Certaines de ces menaces pourraient bien n’être que de l’esbroufe – Mme Troye a déclaré que les loyalistes de Trump qu’elle connaissait apprécieraient de savoir qu’ils étaient dans la tête de leurs adversaires – mais beaucoup de ceux qui figurent sur les listes de cibles les prennent de toute façon très au sérieux.
Maintenant que des loyalistes controversés de Trump ont été nommés à des postes clés – le député incendiaire Matt Gaetz au ministère de la justice, l’animateur de Fox News Pete Hegseth à la défense – ils sont particulièrement inquiets des outils que l’administration pourrait utiliser pour organiser des poursuites pénales ou même des cours martiales.
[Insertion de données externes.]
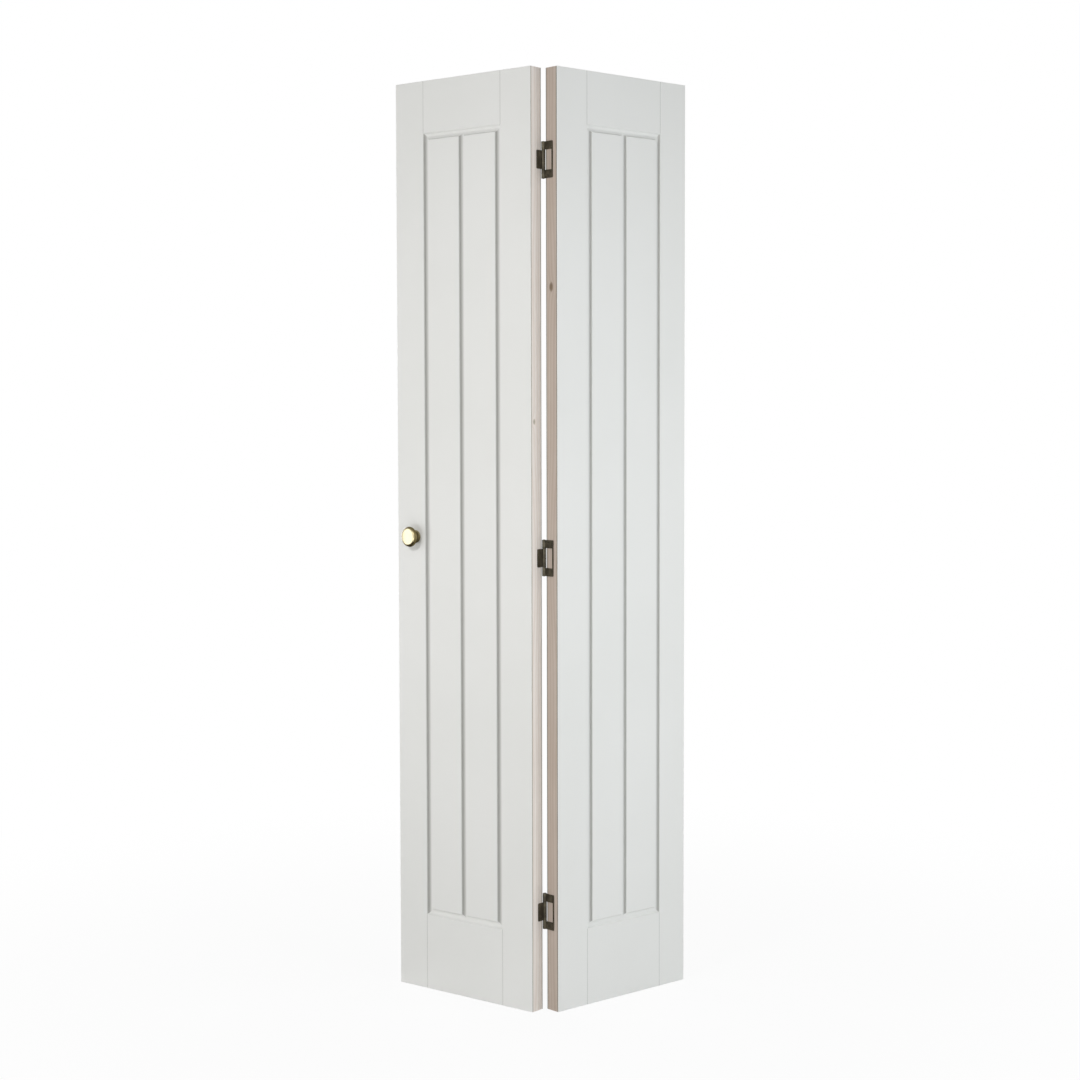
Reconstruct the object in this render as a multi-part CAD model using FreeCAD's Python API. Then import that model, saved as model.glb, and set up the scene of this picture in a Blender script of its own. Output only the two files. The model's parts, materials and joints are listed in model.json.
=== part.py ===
"""Two-leaf bifold closet door, part folded and standing on the floor.

Each leaf is a hollow-core slab: two pressed fibreboard skins, moulded as a two-plank panel,
glued over a softwood frame with an expanded paper honeycomb between them. Three flush hinges
join the leaves: the outer plates lie on the jamb leaf, the inner plates nest in their windows
and lie on the lead leaf, which carries the knob.

Frame: +Z up, the front towards -Y, the origin in the middle of the footprint on the floor.
A leaf is drawn laid flat in a frame of its own: x runs outwards from its hinge edge, the back
face is y = 0, the front face is y = -leaf_thickness, and z is the height. place() puts it up.
"""
import FreeCAD, Part
import math
import os

V = FreeCAD.Vector

# Whole door, in mm and degrees
door_width = 762.0            # both leaves laid flat, with the gap between them
door_height = 1981.0
leaf_thickness = 35.0
fold_angle = 40.6             # each leaf swung back out of the plane of the flat door

# Pressed skins
skin_thickness = 3.2
hinge_margin = 85.0           # hinge edge to the arris of the moulded panel
outer_margin = 77.0           # outer edge to the arris
top_margin = 112.0
bottom_margin = 165.0
lead_panel_shift = 3.0        # the lead leaf's panel lies this much nearer the hinges
groove_width = 14.8
groove_floor = 5.0            # flat bottom between the two sloping sides
groove_depth = 5.5
plank_count = 2
joint_line_width = 1.4        # scored lines where stiles and rails would meet
joint_line_depth = 0.7

# Softwood frame
stile_width = 45.0
top_rail_height = 60.0
bottom_rail_height = 75.0
lock_block_height = 250.0

# Paper honeycomb
core_paper = 1.0
core_waves = 2                # full waves of a ribbon from stile to stile
core_ribbons = 10
glue_flat = 30.0              # length over which two ribbons are glued
core_clearance = 0.3          # crushed clear of the skins' mouldings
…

Selon eux, les procureurs pourraient profiter d’une apparition télévisée d’un ancien responsable de la sécurité nationale pour alléguer une fuite d’informations classifiées tombant sous le coup de la loi sur l’espionnage (Espionage Act). Ils pourraient également alléguer une ingérence dans les élections sur la base de déclarations politiques faites pendant la campagne. Ils peuvent aussi profiter d’un détail technique du code uniforme de la justice militaire qui leur permet de reclasser des anciens combattants en tant que soldats en service actif et de les juger pour avoir dit du mal de leur commandant en chef.
« Ils peuvent toujours trouver un crime là où ils en ont besoin », a déclaré M. Wellman, l’ancien directeur du projet Lincoln qui travaille aujourd’hui sur les questions relatives aux anciens combattants. M. Zaid, qui le représente, est du même avis : « Il y a des lois en vigueur qui pourraient être élargies ».
À Washington, où les républicains contrôlent la Maison-Blanche et les deux chambres du Congrès, les détracteurs de Donald Trump ne voient guère de garde-fous empêchant le futur président de poursuivre ses ennemis de cette manière. « Il incombe à son entourage et aux élus républicains de respecter leur serment à la Constitution et de veiller à ce que notre démocratie continue d’exister », a déclaré M. Goldman, membre du Congrès de l’État de New York.
Interrogé sur les perspectives en la matière, M. Goldman a ajouté : « Je n’ai pas perçu beaucoup d’appétit de la part de mes collègues républicains ».